▶ Provided data:
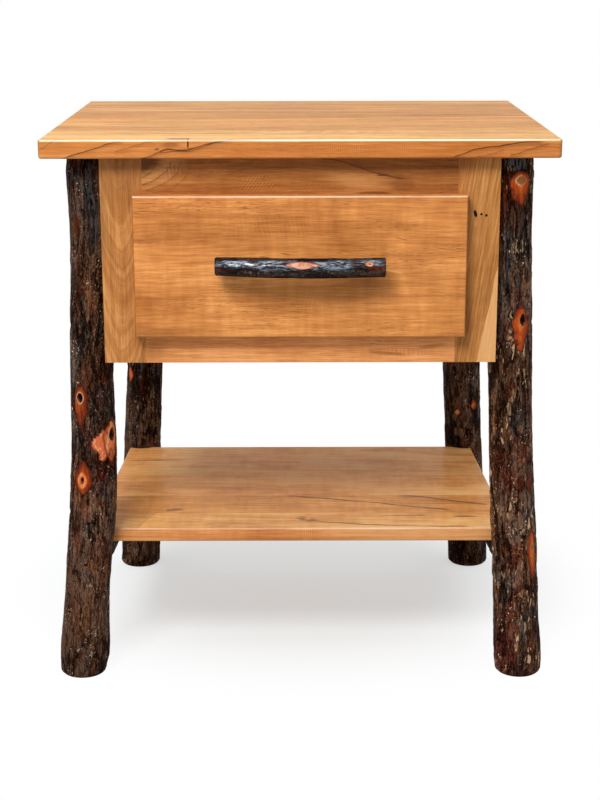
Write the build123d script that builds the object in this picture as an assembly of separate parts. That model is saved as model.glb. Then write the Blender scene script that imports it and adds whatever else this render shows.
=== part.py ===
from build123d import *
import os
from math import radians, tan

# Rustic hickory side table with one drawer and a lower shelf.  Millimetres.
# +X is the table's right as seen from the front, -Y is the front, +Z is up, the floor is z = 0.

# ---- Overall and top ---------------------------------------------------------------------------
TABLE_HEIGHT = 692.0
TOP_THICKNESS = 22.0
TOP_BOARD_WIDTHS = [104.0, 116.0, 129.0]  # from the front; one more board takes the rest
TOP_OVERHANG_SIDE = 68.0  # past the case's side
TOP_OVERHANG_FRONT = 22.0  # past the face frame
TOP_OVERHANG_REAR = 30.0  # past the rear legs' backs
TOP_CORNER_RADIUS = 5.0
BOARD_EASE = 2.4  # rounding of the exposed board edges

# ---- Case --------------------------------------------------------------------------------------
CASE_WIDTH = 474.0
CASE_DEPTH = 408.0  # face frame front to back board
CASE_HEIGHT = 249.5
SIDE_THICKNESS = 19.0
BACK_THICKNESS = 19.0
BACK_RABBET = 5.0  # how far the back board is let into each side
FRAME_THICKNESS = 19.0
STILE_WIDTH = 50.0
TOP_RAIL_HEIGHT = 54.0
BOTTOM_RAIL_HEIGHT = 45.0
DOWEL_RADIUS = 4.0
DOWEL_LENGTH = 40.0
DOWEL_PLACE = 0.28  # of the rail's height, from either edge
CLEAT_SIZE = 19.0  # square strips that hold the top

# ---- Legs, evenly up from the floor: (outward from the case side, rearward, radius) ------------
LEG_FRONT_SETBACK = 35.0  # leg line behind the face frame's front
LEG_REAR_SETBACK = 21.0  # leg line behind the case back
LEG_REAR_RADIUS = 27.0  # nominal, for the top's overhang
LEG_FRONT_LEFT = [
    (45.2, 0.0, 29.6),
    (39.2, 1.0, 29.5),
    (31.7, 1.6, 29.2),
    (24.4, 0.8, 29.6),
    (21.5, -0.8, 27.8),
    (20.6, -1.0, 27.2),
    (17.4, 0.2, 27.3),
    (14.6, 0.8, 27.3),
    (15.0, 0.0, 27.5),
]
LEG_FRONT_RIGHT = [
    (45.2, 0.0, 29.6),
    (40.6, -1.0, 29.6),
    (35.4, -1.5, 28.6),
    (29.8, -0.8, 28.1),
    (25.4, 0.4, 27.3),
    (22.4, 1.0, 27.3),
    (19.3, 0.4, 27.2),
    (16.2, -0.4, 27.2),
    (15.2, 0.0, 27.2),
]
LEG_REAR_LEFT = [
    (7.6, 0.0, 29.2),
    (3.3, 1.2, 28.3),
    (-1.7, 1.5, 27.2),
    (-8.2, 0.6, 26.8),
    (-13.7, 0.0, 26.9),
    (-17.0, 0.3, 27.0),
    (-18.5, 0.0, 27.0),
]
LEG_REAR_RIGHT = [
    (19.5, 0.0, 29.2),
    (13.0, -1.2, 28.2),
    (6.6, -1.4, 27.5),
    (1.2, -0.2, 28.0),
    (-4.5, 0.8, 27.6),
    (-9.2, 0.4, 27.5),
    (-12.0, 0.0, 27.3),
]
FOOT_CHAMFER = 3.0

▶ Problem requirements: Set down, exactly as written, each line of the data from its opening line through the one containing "# +X is the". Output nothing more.

▶ Written response:
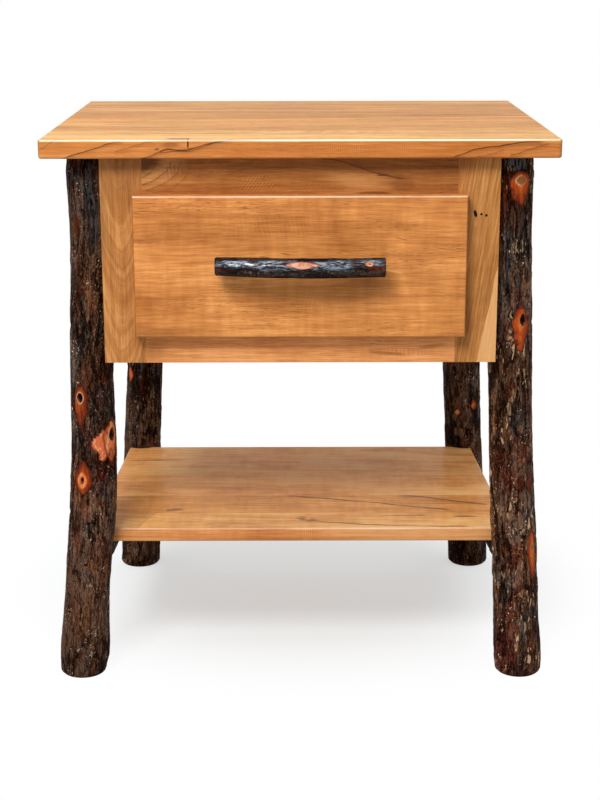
Write the build123d script that builds the object in this picture as an assembly of separate parts. That model is saved as model.glb. Then write the Blender scene script that imports it and adds whatever else this render shows.
=== part.py ===
from build123d import *
import os
from math import radians, tan

# Rustic hickory side table with one drawer and a lower shelf.  Millimetres.
# +X is the table's right as seen from the front, -Y is the front, +Z is up, the floor is z = 0.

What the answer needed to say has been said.